> **Work to be completed**: Go through the data below and gather each line containing "joints".

> **Provided data**:
::::

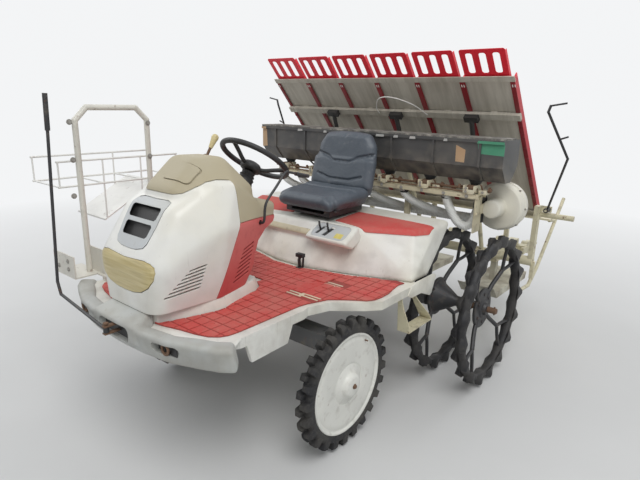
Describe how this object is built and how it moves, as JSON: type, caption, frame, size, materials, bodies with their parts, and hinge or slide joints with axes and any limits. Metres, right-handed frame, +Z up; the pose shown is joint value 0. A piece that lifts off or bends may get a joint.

::::

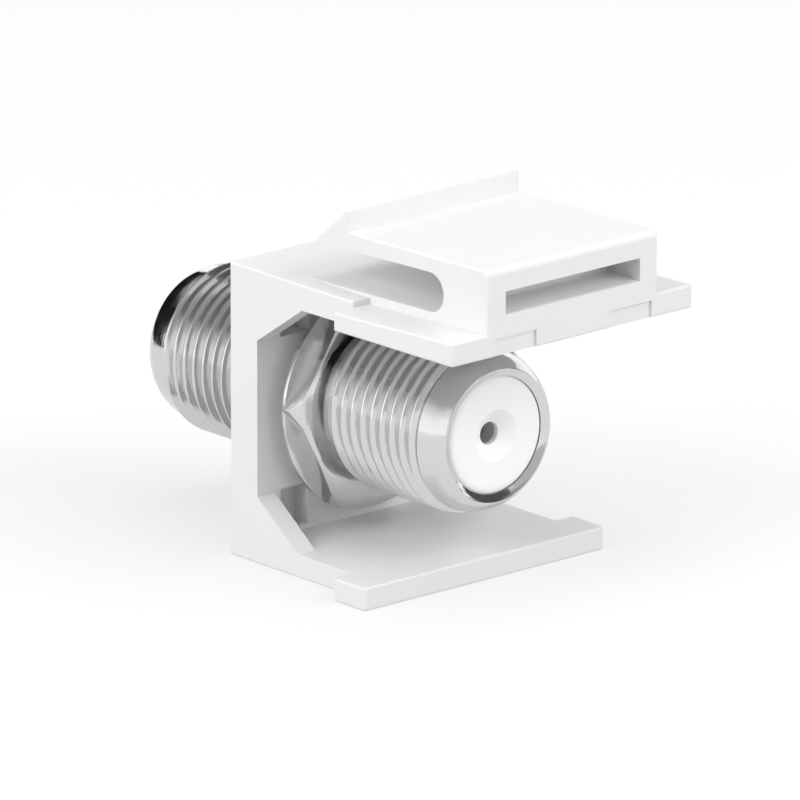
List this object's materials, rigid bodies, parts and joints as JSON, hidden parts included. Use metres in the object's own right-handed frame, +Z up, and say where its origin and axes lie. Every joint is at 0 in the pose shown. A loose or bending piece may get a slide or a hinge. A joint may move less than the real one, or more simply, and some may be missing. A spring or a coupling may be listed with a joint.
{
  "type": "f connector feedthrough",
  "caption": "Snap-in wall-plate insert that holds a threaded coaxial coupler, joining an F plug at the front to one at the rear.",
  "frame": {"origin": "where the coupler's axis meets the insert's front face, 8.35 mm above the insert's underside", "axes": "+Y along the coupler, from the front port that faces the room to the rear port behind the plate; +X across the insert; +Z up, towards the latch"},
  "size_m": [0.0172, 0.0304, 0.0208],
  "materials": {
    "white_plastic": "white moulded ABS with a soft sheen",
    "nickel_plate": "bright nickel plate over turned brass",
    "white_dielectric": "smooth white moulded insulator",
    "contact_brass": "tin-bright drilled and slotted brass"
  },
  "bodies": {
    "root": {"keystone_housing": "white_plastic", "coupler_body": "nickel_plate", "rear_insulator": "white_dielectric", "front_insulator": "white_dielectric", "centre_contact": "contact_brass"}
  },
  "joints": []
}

::::

> **Exercise solution**:
Describe how this object is built and how it moves, as JSON: type, caption, frame, size, materials, bodies with their parts, and hinge or slide joints with axes and any limits. Metres, right-handed frame, +Z up; the pose shown is joint value 0. A piece that lifts off or bends may get a joint.
List this object's materials, rigid bodies, parts and joints as JSON, hidden parts included. Use metres in the object's own right-handed frame, +Z up, and say where its origin and axes lie. Every joint is at 0 in the pose shown. A loose or bending piece may get a slide or a hinge. A joint may move less than the real one, or more simply, and some may be missing. A spring or a coupling may be listed with a joint.
  "joints": []